Interview with President + CEO of the Lake Murray Chamber of Commerce + lake enthusiast, Richard Peterson
Most local residents know a little about Lake Murray – that it was created in 1930 to supply electrical power to the area by damming the Saluda River, that it’s beloved by the Purple Martins who nest there, and that it’s a prime spot for 4th of July fireworks! Digging deeper, you’ll find many interesting facts about the lake, such as the story of Bomb Island, the landscape UNDER Lake Murray, and the history of the Doolittle Raiders. To get even more in-depth information, we spoke with Richard Peterson, the President & CEO of the Lake Murray Chamber of Commerce.
Peterson has ties in Columbia going way back to the early days of the Midlands. His father arrived here on a top secret military mission, acting as a coordinator for the (former) Columbia Army Air Base, where the Army’s B-25 airmen would train for missions. His mother attended USC and danced at the Big Apple Night Club (home of “The Big Apple Swing” dance craze). His Uncle, J.C. Townsend, was a famous B-25 test pilot, his aunt one of the Tapps (of the Tapp’s building on the corner of Main and Blanding streets and Tapp Pointe Subdivision in Chapin), and his maternal grandfather was a judge in Columbia. Needless to say, his interest in and knowledge about the area is far-reaching, and full of surprises.

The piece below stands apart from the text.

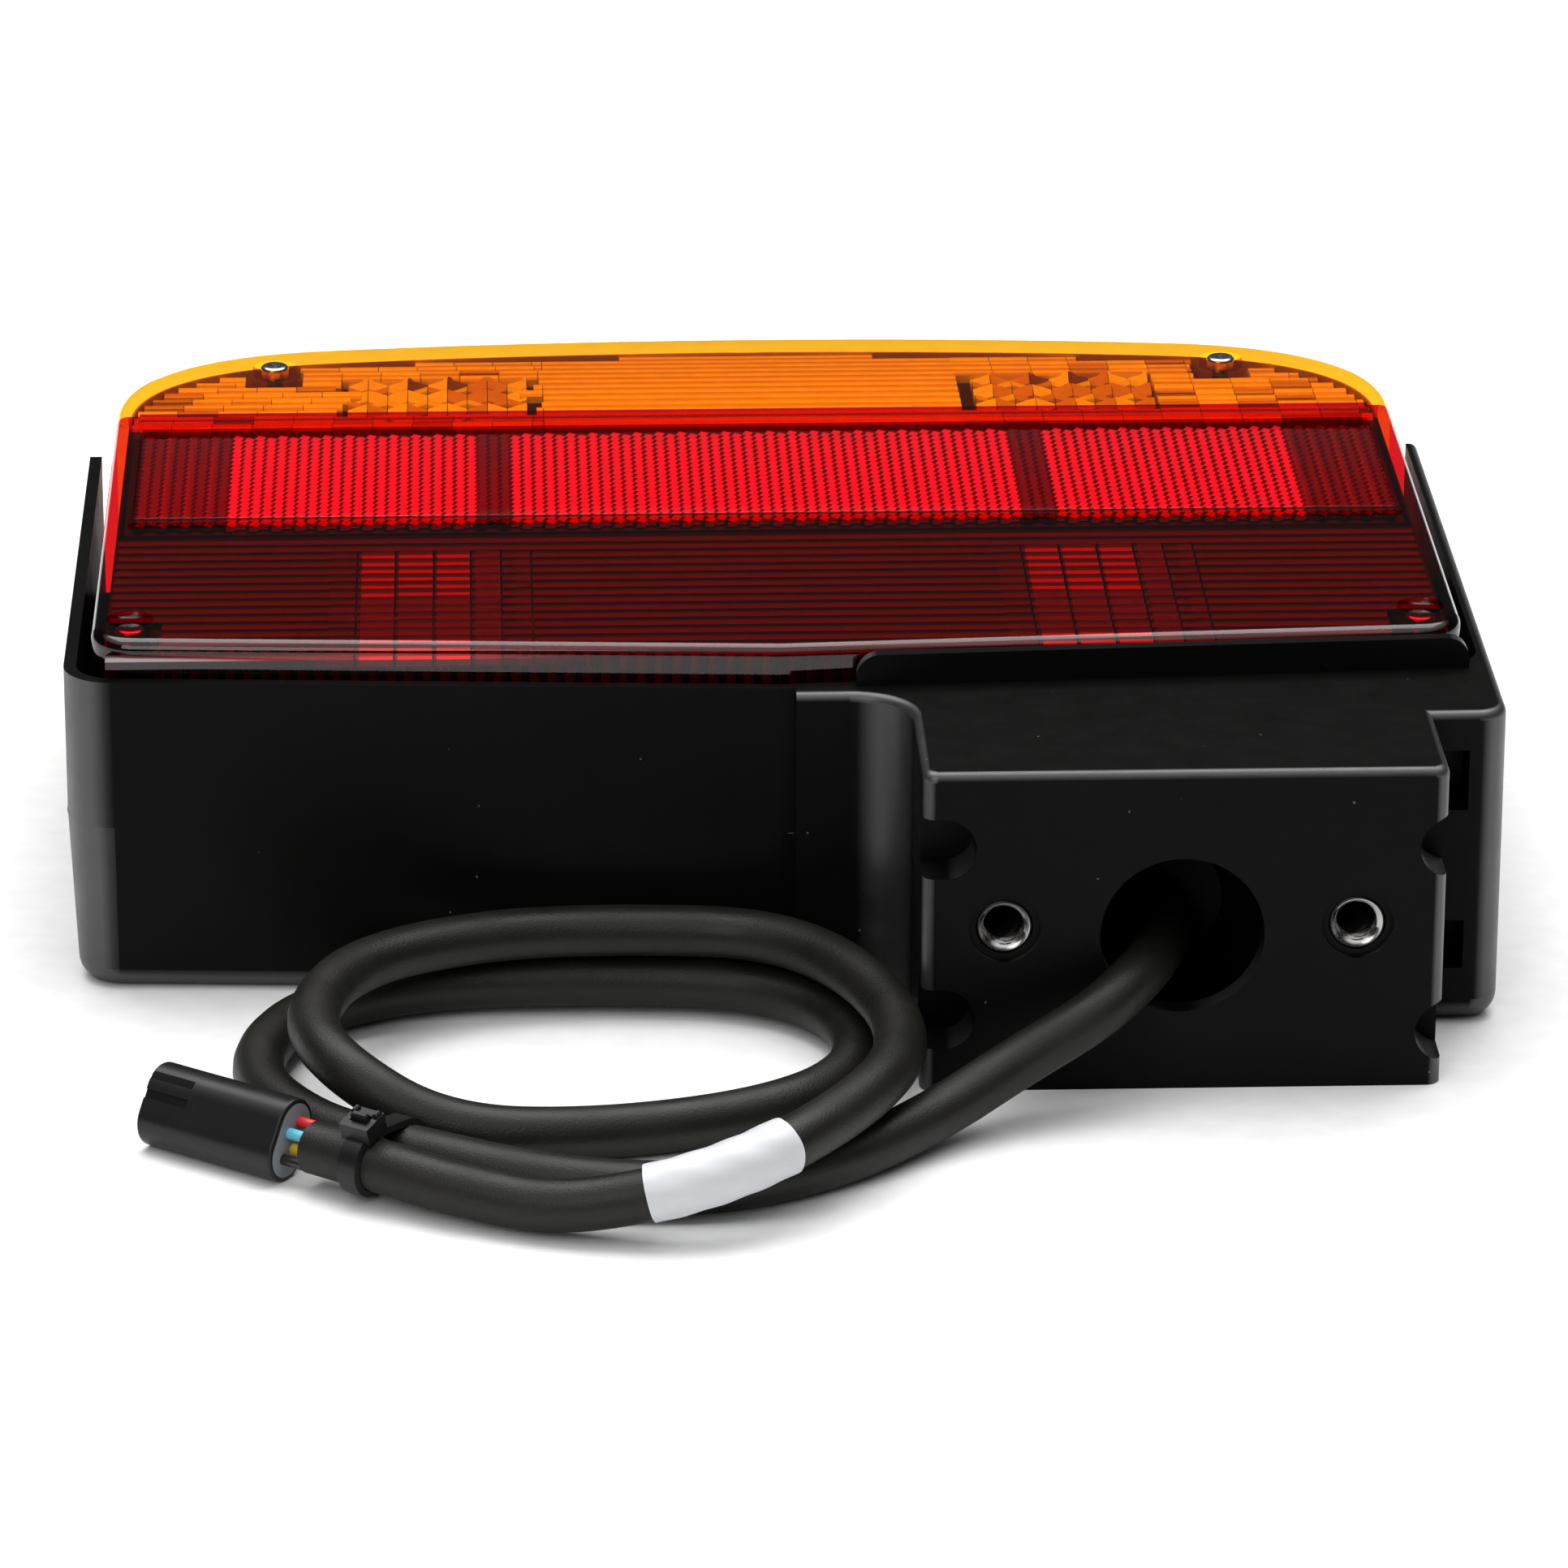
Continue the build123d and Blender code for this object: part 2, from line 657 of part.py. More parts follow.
with BuildPart() as earth_strips:
    with BuildSketch(flat(floor_t)):
        with Locations(*[(0, y) for y in bulb_rows]):
            Rectangle(2 * (bulb_x - socket_r - fit_gap), strip_w)
    extrude(amount=strip_t)
finish(earth_strips.part, "earth_strips")

# ---------------------------------------------------------------- bulbs
base_foot = floor_t + socket_floor + contact_h + contact_gap
base_top = base_foot + base_len
for number, (x, y) in enumerate(bulb_spots, start=1):
    with BuildPart() as bulb_base:
        with BuildSketch(flat(base_foot)):
            with Locations((x, y)):
                Circle(base_r)
        extrude(amount=base_len)
        fillet(bulb_base.edges().group_by(Axis.Z)[0], 1.0)
        with BuildSketch(Plane(origin=at(x, y, floor_t + pin_z), x_dir=(0, 1, 0), z_dir=(1, 0, 0))):
            Circle(pin_r)
        extrude(amount=base_r + pin_out, both=True)
    finish(bulb_base.part, f"bulb_base_{number}")
    with BuildPart() as bulb_glass:
        with BuildSketch(Plane(origin=at(x, y), x_dir=(1, 0, 0), z_dir=(0, -1, 0))):
            with BuildLine():
                neck = base_r - bulb_neck
                middle_z = bulb_top - bulb_glass_r
                Polyline((0, bulb_top), (0, base_top), (neck, base_top))
                Spline(
                    (neck, base_top), (bulb_glass_r, middle_z),
                    tangents=((0.3, 1), (0, 1)),
                )
                RadiusArc((bulb_glass_r, middle_z), (0, bulb_top), -bulb_glass_r)
            make_face()
        revolve(axis=Axis(at(x, y), (0, 0, 1)))
    finish(bulb_glass.part, f"bulb_glass_{number}")

# ---------------------------------------------------------------- cable, gland and clamp
with BuildPart() as cable_gland:
    with BuildSketch(facing(hollow_back)):
        with Locations((cable_hole_x, gland_z)):
            Circle(gland_r + gland_flange_w)
    extrude(amount=gland_lip)
    with BuildSketch(facing(hollow_back)):
        with Locations((cable_hole_x, gland_z)):
            Circle(gland_r)
    extrude(amount=-gland_len)
    with BuildSketch(facing(hollow_back - gland_lip)):
        with Locations((cable_hole_x, gland_z)):
            Circle(cable_r)
    extrude(amount=-gland_len - gland_lip, mode=Mode.SUBTRACT)
finish(cable_gland.part, "cable_gland")

cable_start = hollow_back - gland_lip
with BuildPart() as cable_tail:
    with BuildSketch(facing(cable_start)):
        with Locations((cable_hole_x, gland_z)):
            Circle(cable_r)
    extrude(amount=-tail_len)
finish(cable_tail.part, "cable_tail")

# route of the free cable: (x, y, z) of each corner, measured from the front wall
route = [
    (cable_hole_x, cable_start, gland_z), (cable_hole_x, -23, gland_z), (63.4, -37, 20.4),
    (59.2, -49.5, 21.4), (51.5, -57.8, 17.8), (38, -62.5, 11.4), (24, -71.5, 5.8), (7, -87.5, 4.6),
    (-15, -98.5, 4.6), (-41, -95, 4.8),
    (-64.7, -83.7, 5.9), (-80, -71.5, 4.6), (-92.5, -49, 4.6), (-86, -23.5, 4.8), (-64, -11.5, 5.4),
    (-33, -10.8, 5.7), (-5, -13.5, 5.7), (11, -28, 5.4), (12.5, -50, 5), (-2.5, -66.5, 4.6),
    (-32, -75.3, 4.6), (-59, -75.2, 5.6), (-77, -66.5, 14), (-82.5, -47, 15), (-74, -24, 15.2),
    (-51, -12.5, 15.2), (-26, -11.3, 15.3), (-2, -14, 15.3), (12.3, -31, 15.3), (19.8, -58.5, 15.2),
    (13.5, -83, 15.2), (-10, -108.5, 12.3), (-38, -107, 4.9), (-56, -99.2, 5.6), (-70, -91, 6.75),
    (-80.5, -83.4, 6.75),
]


def corner_radii(points):
    """Radius at each corner: as large as 0.45 of the shorter run beside it allows."""
    radii = []
    for before, here, after in zip(points, points[1:], points[2:]):
        coming = Vector(*here) - Vector(*before)
        going = Vector(*after) - Vector(*here)
        half_turn = radians(coming.get_angle(going)) / 2
        radii.append(0.45 * min(coming.length, going.length) / tan(half_turn))
    return radii


points = [at(*point) for point in route]
radii = corner_radii(points)
print("cable corner radii", [round(radius, 1) for radius in radii])
with BuildPart() as cable:
    with BuildLine() as cable_path:
        FilletPolyline(*points, radius=radii)
    with BuildSketch(Plane(origin=cable_path.line @ 0, z_dir=cable_path.line % 0)):
        Circle(cable_r)
    sweep()
finish(cable.part, "cable")
cable_length = cable_path.wires()[0].length
print("cable length", round(cable_length, 1), "volume", round(cable.part.volume))
print("section times length", round(pi * cable_r**2 * cable_length))

# paper wrap around the cable, from the middle of one run to the middle of the next
label_corner = 31
label_ends = [
    (Vector(*points[label_corner]) + Vector(*points[label_corner + step])) / 2 for step in (-1, 1)
]
with BuildPart() as cable_label:
    with BuildLine() as label_path:
        FilletPolyline(
            label_ends[0], points[label_corner], label_ends[1], radius=radii[label_corner - 1],
        )
    with BuildSketch(Plane(origin=label_path.line @ 0, z_dir=label_path.line % 0)):
        Circle(cable_r + label_t)
        Circle(cable_r, mode=Mode.SUBTRACT)
    sweep()
finish(cable_label.part, "cable_label")

# ---------------------------------------------------------------- tie, wires and connector
end_point = Vector(*points[-1])
end_way = (end_point - Vector(*points[-2])).normalized()
rearward = Vector(0, 0, 1).cross(end_way) * -1
tie_plane = Plane(
    origin=Vector(*points[-2]) + end_way * tie_shift + Vector(0, 0, tie_mid_z - points[-2][2]),
    x_dir=rearward, z_dir=end_way,
)
with BuildPart() as cable_tie:
    with BuildSketch(tie_plane):
        with Locations((tie_span / 2, 0)):
            SlotCenterToCenter(tie_span, 2 * (tie_inner + tie_t))
            SlotCenterToCenter(tie_span, 2 * tie_inner, mode=Mode.SUBTRACT)
    extrude(amount=tie_w / 2, both=True)
    with BuildSketch(tie_plane.offset(-tie_w / 2 - 0.6)):
        with Locations((tie_head_at, -(tie_inner + tie_t + 1.6))):
            Rectangle(*tie_head)
    extrude(amount=tie_w + 1.2)
    with BuildSketch(tie_plane.offset(-1.4)):
        with Locations((tie_head_at, -(tie_inner + tie_t + 2.9))):
            Rectangle(2.2, 3.4)
    extrude(amount=2.8, mode=Mode.SUBTRACT)
finish(cable_tie.part, "cable_tie")

seal_face = end_point + end_way * wire_gap
long_way = rearward * sin(radians(connector_roll)) + Vector(0, 0, 1) * cos(radians(connector_roll))
connector_plane = Plane(origin=seal_face, x_dir=long_way, z_dir=end_way)
wire_plane = Plane(origin=end_point, x_dir=long_way, z_dir=end_way)
for name, spot in wires.items():
    with BuildPart() as wire:
        with BuildSketch(wire_plane):
            with Locations(spot):
                Circle(wire_r)
        extrude(amount=wire_gap + seal_t + wire_grip)
    finish(wire.part, name)

with BuildPart() as connector_seal:
    with BuildSketch(connector_plane):
        SlotOverall(connector_w - 2 * connector_wall, connector_h - 2 * connector_wall)
        with Locations(*wires.values()):
            Circle(wire_r, mode=Mode.SUBTRACT)
    extrude(amount=seal_t)
finish(connector_seal.part, "connector_seal")

with BuildPart() as connector_body:
    with BuildSketch(connector_plane):
        SlotOverall(connector_w, connector_h)
    extrude(amount=connector_len)
    fillet(connector_body.edges(), 0.5)
    with BuildSketch(connector_plane):
        SlotOverall(connector_w - 2 * connector_wall, connector_h - 2 * connector_wall)
    extrude(amount=seal_t, mode=Mode.SUBTRACT)
    with BuildSketch(connector_plane.offset(seal_t)):
        with Locations(*wires.values()):
            Circle(wire_r)
    extrude(amount=wire_grip, mode=Mode.SUBTRACT)
    with BuildSketch(connector_plane.offset(connector_len)):
        SlotOverall(connector_w - 3 * connector_wall, connector_h - 3 * connector_wall)
    extrude(amount=-socket_depth, mode=Mode.SUBTRACT)
    with BuildSketch(connector_plane.offset(connector_len)):
        with Locations(*[(x, -connector_h / 2) for x in key_spots]):
            Rectangle(*key_size)
    extrude(amount=-key_len, mode=Mode.SUBTRACT)
    with BuildSketch(connector_plane.offset(seal_t + wire_grip)):
        with Locations(*wires.values()):
            Circle(contact_pin_r)
    extrude(amount=connector_len, mode=Mode.SUBTRACT)
finish(connector_body.part, "connector_body")

with BuildPart() as connector_pins:
    with BuildSketch(connector_plane.offset(connector_len - socket_depth)):
        with Locations(*wires.values()):
            Circle(contact_pin_r)
    extrude(amount=socket_depth - pin_short)
    with BuildSketch(connector_plane.offset(seal_t + wire_grip)):
        with Locations(*wires.values()):
            Circle(contact_pin_r)
    extrude(amount=connector_len - socket_depth - seal_t - wire_grip)
finish(connector_pins.part, "connector_pins")
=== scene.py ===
"""Looks of the trailer tail light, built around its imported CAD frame.

Everything is in metres in the row frame: the lamp lies on its back, lens up, bolt-on foot towards -Y.
Depths along the lamp are given behind the front wall of the housing, and back() turns them into y.
"""

import json
import math
import random

import bpy
import numpy as np
from mathutils import Matrix, Vector


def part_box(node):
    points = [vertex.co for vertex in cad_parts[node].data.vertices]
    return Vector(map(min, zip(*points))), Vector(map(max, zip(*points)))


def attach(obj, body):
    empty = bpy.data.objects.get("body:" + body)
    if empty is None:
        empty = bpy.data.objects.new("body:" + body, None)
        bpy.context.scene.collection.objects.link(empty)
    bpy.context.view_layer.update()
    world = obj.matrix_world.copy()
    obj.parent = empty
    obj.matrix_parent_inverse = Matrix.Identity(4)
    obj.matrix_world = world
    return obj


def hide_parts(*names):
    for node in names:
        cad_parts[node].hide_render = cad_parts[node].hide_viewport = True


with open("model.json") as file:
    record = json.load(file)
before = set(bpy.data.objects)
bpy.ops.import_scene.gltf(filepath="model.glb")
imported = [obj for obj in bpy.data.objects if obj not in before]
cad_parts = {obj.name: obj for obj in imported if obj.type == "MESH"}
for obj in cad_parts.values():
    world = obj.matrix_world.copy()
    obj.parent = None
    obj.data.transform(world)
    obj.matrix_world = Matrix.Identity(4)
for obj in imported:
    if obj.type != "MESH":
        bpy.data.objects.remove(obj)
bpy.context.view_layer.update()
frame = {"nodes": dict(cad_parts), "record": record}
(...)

Lake Murray’s history starts with the Saluda River, which feeds into the lake. Native settlers of the area, Saluda Indians and Cherokee people, farmed along the river, calling it the “river of corn.” In the 1700s, trading posts were created, canal systems dug and settlements made. Europeans began to establish themselves along the Saluda. During the Civil War, General Robert E. Lee proposed an idea for a large dam or grist mill in the area, which would be realized years later, as the demand for electricity in the U.S. increased. William S. Murray became the dam project’s chief engineer in the 1920s. Lake Murray is named after him.
Richard Peterson can recite most of Lake Murray’s history without even checking his notes. He has shared the lake’s background and features with many, in his role as President and CEO of the Lake Murray Chamber of Commerce. The longtime lake resident also enjoys talking about his own history with the area. He recalls watching “wooden boats that were works of art” sailing on the lake.
He remembers what Bomb Island looked like in the 1980s, before going to the birds: “Bomb Island wasn’t a Purple Martin sanctuary, it was a party island!”
Peterson enjoys everything about the “big water”, Lake Murray’s more popular spots, where in addition to sail clubs and regattas, fishing tournaments and poker runs, events and new businesses abound. He’s an even more valuable source of information for Lake Murray’s hidden gems, as he can tell you the most scenic route around the lake, the best hamburger on the lake, where you’ll get “a whole different perspective on the lake”, his favorite marinas, and fishing in the Little Saluda vs. “big water” fishing. “That’s the exciting part of Lake Murray – the lesser known areas”, he said. He recommends The Lake Murray Visitor Center for any information on the lake, and, for residents of Columbia who don’t have a house on or near the lake and are eager to experience more of its offerings, Richard says the Lake Murray Resort and Marina is a great way to get to know the region, with cottages to stay in and equipment rentals.
Peterson also has some advice if you’re thinking about moving lakeside. He notes that there are several different types of lifestyles on the lake. What type of atmosphere you enjoy could determine the area of the lake you want to live in. He advises, “If someone is moving to Lake Murray, one of the best things they could do is book a cruise on the Spirit of Lake Murray, watch the shoreline to see a wide array of houses in a limited time.” He also recommends renting a home from Lake Murray Sales And Property Management, then driving around the lake, checking out all of its parts to see what best suits you.
Peterson lives in an area on the lake where things are unspoiled by too much development and wildlife abounds. He is “very proud of the history of the area”, and the fact that it is “such a unique place…over 600 miles of shoreline, and each county that touches the lake (Lexington, Richland, Newberry and Saluda) really has its own personality.”